Tuesday, August 29, 2006

Your Soul Mate

i always felt that a man is incomplete without a woman in his life. No matter how perfectionist he is. She holds a frame that is higher than that of a wife, your cook, your children's mother, an ideal daughter-in law to your family, she holds a frame of your best friend. I have always felt that a husband and wife need to be best friends. When you are friends things seem much easier coz it is easier to live with a friend than a relative.

I m not talking about men who completely rely on their wives right from their clothing to everything, who think that their wives are some unpaid servant and it is their responsibility to look after the house. But I m talking of men who understand the value of women in their life, who know that a woman is not just restricted to looking after kids or serving the family but a stage higher than that m talking about people who believe in the concept of equality and understand that her career as important as his own.

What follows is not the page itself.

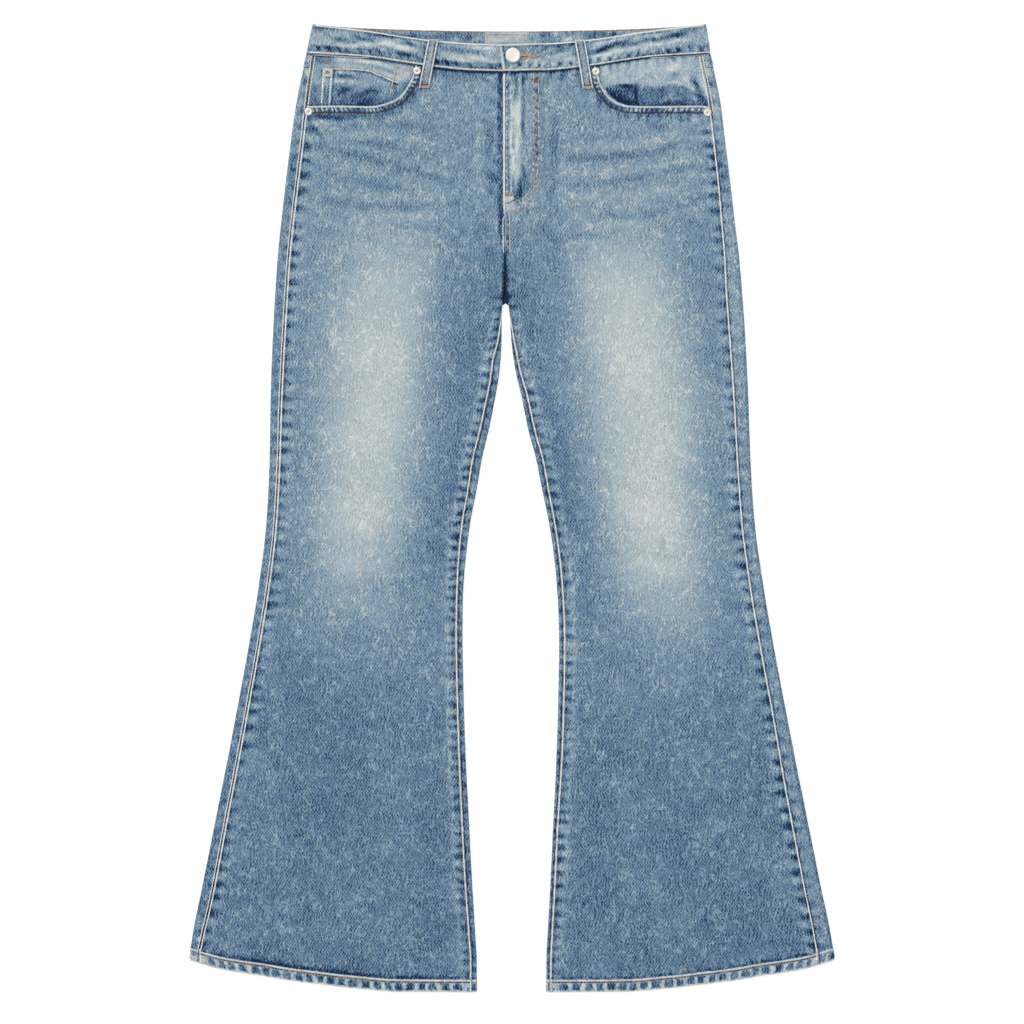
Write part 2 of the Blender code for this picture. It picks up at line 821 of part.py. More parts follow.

Such men re hard to find, but they are present right near us. But just recognise them.

A women is very similar to a man in every aspect, say brains, career, knowledge, but there is just one thing that differs, where he sees through his brains, she looks through her heart. That is why they tend to be so emotional, although they look weak they aren't. They are sentimental but that is because of the overpowering love that resides in their hearts. She will go to any extent to make you happy, coz you define her family. When you think about yourself, you think about you, your career, your promotions and then your family. While for her, she starts with you, your family, your career and then hers. That is why after marriage the wife is always supposed to be on the right side...An Uncle of mine always jokingly said "the Wife is always on right, coz she is always right and never to be left"!!!

Monday, August 28, 2006

is this the world God created

Why do people cheat on others??? I never got an answer to this question ever...I mean how far would you go for earning money! Are ethics a forgotten chapter in human history.

When someone close to you cheats you, you start losing trust on that person as well as your own self,Whom to believe and whom not to becomes a great deal. You start losing confidence on your own judging power. Everthing seems a lie and each moment spent with that person seems like a plot..And all this just for money...

It feels sick to live in a world like this, where you are always surrounded by traitors and liars...You never know when your best friend could stab you in your back.

Thats the way it is!!!

Is this the world God created, with so much hatred around,
So much so that Greed and desire has left man Spellbound;

This is not the world God created, but the hell we created!!!

Friday, August 25, 2006

Independence: Is it becoming a menace!!!

I could never fathom this word called "Independence"... The other day my neighbour's teenage daughter was screaming at the pitch of her voice saying she wanted Independence...Independence from what?????

Does being independent mean staying alone, or coming home late at night and yet not being questioned. Is it spending money lavishly without having to account it...Is it forgetting our morals and acting wayward...

We have changed the meaning of the word Independence...What we expect now is running away from our responsibilities under pretext of the word independence. Do what ever you want to,but just not getting questioned. IS this what is independence...

I feel that independence is accepting your responsibilities and taking the complete burden of duties on your shoulder. Sleeping with a clear conscious every night and not having anything to prick you is independence. To live freely without any worries of being frisked away or creating any disturbance in your life is independence.

Just by earning a couple of thousands and spending it hopelessly is definitely not independence. It shows nothing but our insecurity.. It shows how we want to show the world that we are happy yet we are not matured enough to understand our responsibilities....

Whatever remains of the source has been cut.